(Your task): Starting from the line that contains "shift = Matrix.Translation((-middle_x, -middle_y, -floor))", copy every line exactly until the line that contains "cookie with its paper slip.", which is also included.

(Supplied information):
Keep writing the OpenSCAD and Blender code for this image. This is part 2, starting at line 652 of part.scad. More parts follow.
---
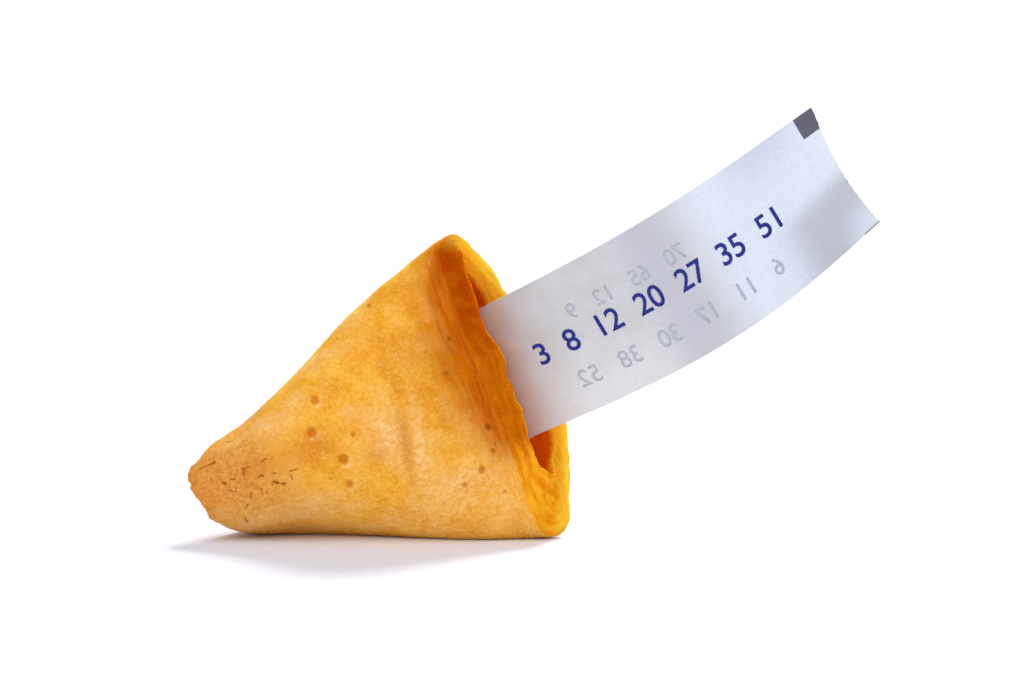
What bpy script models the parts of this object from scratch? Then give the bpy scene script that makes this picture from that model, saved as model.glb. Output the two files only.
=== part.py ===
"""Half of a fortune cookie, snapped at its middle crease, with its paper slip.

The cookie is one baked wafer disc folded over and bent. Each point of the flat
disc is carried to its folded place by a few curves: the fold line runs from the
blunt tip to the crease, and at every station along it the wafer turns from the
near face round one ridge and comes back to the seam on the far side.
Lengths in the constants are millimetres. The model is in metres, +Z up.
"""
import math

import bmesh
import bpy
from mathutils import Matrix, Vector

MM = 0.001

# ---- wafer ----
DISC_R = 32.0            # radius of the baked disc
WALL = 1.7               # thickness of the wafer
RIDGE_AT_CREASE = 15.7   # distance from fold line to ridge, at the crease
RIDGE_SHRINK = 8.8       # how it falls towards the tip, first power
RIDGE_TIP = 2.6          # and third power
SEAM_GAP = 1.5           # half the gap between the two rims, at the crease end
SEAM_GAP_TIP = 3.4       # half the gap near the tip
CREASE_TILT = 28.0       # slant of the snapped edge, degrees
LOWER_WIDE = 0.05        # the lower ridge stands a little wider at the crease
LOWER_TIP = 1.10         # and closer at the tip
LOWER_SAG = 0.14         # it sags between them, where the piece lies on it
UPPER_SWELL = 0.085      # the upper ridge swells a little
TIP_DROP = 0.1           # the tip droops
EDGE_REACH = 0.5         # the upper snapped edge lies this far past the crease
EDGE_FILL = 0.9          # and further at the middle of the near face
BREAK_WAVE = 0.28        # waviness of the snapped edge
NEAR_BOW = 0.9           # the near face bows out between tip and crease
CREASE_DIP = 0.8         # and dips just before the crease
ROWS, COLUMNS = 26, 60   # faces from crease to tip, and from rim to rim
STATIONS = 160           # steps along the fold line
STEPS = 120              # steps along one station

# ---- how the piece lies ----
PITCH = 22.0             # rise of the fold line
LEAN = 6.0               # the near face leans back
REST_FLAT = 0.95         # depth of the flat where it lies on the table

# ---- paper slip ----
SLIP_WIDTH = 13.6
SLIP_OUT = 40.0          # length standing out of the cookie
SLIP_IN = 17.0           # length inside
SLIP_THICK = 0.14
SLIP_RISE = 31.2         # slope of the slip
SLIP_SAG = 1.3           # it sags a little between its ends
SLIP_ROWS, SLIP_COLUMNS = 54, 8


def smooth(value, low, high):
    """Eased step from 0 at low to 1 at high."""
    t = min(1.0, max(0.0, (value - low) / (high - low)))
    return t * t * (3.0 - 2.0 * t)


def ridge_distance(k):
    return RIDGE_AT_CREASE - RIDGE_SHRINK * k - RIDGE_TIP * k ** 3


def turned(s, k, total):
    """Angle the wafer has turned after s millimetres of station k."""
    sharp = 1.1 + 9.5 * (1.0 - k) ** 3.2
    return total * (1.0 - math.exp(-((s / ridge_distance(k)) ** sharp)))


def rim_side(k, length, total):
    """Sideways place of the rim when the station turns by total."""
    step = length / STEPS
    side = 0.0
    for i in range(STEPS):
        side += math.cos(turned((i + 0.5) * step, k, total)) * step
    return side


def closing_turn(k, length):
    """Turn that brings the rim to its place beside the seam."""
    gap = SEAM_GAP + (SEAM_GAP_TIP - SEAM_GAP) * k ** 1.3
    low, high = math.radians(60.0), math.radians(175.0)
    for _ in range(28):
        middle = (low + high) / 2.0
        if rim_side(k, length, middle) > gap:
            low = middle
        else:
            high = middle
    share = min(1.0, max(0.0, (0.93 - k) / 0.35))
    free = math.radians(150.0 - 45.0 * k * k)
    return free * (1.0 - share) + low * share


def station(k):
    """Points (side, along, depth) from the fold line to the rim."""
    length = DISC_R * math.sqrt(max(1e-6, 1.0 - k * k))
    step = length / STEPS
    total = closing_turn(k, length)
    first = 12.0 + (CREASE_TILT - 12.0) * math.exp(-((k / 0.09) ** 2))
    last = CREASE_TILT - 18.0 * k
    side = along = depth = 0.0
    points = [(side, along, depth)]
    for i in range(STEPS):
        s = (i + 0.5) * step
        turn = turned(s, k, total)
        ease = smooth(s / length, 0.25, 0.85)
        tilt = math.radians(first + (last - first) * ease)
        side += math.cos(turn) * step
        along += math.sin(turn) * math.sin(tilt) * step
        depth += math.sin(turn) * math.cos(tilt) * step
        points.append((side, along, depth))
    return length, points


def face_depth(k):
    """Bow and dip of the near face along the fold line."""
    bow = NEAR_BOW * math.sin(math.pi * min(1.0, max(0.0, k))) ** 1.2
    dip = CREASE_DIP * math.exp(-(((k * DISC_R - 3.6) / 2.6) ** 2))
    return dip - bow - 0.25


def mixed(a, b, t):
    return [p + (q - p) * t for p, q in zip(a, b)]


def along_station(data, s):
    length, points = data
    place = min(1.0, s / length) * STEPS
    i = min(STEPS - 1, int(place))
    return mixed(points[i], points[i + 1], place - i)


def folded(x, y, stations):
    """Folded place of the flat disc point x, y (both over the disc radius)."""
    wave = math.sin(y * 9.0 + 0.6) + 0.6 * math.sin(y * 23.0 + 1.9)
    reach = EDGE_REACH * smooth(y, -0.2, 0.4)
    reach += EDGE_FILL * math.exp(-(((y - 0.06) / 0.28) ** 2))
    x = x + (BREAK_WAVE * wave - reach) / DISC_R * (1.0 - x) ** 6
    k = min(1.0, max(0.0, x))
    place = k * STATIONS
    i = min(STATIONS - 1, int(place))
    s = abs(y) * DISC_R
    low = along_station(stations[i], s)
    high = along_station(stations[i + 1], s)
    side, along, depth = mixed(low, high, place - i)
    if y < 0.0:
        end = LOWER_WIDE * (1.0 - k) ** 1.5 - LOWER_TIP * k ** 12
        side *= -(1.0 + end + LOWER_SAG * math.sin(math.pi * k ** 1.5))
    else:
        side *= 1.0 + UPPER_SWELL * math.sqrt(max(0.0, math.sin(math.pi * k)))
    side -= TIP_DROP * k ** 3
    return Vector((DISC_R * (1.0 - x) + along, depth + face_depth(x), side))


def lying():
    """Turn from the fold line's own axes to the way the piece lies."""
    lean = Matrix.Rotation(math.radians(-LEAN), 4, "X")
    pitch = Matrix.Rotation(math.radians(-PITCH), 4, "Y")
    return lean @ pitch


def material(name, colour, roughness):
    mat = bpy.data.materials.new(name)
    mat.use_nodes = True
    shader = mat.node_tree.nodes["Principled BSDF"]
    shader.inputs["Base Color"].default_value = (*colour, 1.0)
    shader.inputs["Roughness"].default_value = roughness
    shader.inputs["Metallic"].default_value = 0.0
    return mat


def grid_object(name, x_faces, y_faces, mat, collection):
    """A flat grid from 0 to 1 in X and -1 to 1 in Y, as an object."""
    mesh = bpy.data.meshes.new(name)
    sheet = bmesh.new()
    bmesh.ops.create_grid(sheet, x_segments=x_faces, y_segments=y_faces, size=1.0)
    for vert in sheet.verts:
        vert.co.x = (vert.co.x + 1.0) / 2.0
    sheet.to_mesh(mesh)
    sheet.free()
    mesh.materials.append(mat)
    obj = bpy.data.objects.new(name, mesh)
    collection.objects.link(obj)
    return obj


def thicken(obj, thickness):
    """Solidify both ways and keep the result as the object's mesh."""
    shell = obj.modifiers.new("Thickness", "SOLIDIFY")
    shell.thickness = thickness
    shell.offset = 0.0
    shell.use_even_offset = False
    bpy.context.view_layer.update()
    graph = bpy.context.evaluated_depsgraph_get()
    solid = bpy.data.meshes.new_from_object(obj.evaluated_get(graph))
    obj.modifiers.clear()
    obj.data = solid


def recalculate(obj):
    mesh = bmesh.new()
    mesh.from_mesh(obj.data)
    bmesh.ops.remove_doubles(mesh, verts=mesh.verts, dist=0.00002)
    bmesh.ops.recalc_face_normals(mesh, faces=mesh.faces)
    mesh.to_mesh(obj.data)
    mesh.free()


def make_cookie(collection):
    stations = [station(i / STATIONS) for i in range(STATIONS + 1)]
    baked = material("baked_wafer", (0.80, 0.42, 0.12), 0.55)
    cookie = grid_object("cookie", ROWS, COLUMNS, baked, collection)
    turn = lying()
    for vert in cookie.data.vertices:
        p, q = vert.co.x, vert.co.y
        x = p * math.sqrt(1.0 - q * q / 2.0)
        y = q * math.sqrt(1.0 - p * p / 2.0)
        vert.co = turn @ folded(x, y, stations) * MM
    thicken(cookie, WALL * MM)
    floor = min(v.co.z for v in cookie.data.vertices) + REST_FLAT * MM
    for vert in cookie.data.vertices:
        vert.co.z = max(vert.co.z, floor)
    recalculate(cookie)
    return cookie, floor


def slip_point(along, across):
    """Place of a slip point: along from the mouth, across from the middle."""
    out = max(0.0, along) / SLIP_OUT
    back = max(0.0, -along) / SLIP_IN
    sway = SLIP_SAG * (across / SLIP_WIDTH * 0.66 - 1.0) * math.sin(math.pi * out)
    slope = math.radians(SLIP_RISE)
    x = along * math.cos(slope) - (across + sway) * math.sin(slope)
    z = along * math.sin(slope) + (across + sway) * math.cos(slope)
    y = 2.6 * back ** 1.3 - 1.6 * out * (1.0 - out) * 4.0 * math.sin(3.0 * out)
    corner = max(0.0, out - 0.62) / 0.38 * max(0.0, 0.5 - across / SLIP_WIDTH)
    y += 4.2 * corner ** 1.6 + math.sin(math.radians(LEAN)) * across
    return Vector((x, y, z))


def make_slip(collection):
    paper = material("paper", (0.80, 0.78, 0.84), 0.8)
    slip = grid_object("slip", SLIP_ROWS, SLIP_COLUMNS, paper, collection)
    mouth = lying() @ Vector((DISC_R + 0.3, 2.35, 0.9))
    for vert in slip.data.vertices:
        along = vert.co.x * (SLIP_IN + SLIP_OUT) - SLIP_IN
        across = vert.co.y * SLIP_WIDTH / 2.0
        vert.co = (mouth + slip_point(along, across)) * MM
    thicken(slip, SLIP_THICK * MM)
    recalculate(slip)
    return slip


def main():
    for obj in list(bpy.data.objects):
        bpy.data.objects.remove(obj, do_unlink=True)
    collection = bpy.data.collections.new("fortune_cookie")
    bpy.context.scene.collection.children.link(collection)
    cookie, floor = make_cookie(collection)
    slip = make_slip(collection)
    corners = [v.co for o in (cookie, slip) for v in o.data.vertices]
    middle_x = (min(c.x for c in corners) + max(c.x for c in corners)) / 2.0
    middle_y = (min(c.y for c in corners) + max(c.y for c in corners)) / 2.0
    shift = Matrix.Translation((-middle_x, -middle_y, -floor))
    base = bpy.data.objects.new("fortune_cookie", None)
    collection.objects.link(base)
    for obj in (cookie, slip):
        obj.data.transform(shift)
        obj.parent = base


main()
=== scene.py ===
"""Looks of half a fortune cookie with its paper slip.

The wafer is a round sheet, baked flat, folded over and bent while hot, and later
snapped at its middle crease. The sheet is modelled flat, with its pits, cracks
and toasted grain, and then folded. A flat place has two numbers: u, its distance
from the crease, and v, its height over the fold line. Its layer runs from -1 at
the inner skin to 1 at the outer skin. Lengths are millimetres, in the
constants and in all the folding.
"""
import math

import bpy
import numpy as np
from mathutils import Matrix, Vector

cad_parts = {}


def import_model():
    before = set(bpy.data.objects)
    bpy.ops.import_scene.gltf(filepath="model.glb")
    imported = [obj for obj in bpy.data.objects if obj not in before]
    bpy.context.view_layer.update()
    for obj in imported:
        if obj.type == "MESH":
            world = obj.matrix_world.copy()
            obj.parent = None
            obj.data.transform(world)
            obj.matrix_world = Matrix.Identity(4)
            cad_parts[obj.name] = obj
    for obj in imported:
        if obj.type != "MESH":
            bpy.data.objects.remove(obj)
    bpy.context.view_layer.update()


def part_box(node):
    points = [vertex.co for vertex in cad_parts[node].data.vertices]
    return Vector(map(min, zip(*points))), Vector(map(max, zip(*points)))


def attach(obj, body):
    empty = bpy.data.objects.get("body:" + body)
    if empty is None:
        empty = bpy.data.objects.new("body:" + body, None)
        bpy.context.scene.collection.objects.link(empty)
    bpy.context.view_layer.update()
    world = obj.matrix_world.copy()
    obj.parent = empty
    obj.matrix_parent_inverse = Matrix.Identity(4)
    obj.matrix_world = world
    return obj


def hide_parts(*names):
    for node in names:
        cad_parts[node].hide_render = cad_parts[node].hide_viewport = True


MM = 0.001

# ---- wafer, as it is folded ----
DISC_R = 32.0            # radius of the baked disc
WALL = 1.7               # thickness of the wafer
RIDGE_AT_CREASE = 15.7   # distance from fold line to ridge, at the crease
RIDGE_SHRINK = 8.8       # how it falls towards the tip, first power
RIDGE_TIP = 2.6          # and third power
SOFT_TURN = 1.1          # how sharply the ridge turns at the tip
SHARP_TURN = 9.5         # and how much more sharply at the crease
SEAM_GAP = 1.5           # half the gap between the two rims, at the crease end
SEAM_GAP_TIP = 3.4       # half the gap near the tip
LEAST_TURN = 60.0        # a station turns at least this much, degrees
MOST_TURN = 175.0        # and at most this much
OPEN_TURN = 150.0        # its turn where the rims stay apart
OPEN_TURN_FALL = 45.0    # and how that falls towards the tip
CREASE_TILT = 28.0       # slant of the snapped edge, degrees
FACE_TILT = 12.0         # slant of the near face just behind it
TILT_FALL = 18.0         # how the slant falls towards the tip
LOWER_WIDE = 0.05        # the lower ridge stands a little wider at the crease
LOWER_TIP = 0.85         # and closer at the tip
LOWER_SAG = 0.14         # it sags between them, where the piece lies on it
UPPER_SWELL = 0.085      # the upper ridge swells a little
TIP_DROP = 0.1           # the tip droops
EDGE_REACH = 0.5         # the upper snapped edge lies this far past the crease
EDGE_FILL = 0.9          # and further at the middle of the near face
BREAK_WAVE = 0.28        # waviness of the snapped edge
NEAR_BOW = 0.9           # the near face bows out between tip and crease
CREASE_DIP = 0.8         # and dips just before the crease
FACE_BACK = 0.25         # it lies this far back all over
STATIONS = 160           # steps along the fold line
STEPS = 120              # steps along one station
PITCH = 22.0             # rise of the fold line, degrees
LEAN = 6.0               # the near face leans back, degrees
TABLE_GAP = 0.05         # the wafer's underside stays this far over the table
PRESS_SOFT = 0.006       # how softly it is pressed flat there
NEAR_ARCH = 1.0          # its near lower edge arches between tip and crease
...
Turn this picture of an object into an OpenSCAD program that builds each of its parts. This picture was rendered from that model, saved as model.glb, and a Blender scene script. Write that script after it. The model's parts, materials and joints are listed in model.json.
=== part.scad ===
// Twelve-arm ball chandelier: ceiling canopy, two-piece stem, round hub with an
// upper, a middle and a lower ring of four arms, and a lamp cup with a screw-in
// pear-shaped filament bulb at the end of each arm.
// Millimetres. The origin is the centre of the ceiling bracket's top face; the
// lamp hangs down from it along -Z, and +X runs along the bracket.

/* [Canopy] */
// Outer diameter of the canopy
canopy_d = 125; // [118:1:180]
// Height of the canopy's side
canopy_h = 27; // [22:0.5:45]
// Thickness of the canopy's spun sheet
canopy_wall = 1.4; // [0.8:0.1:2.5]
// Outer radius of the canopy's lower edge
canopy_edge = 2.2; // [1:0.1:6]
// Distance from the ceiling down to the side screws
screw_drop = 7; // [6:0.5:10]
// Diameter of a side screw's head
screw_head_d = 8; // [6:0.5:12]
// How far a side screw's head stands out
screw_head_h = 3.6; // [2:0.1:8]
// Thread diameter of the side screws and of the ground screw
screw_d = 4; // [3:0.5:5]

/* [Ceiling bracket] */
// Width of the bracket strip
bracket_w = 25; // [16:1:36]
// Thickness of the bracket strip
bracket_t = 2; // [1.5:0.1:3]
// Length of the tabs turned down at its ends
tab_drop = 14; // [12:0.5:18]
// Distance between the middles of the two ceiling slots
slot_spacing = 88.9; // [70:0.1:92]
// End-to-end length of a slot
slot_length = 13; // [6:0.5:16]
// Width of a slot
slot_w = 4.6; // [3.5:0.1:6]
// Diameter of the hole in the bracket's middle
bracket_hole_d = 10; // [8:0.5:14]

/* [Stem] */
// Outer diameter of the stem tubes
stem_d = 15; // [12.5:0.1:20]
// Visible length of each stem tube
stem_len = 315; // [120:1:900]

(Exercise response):
    shift = Matrix.Translation((-middle_x, -middle_y, -floor))
    base = bpy.data.objects.new("fortune_cookie", None)
    collection.objects.link(base)
    for obj in (cookie, slip):
        obj.data.transform(shift)
        obj.parent = base


main()
=== scene.py ===
"""Looks of half a fortune cookie with its paper slip.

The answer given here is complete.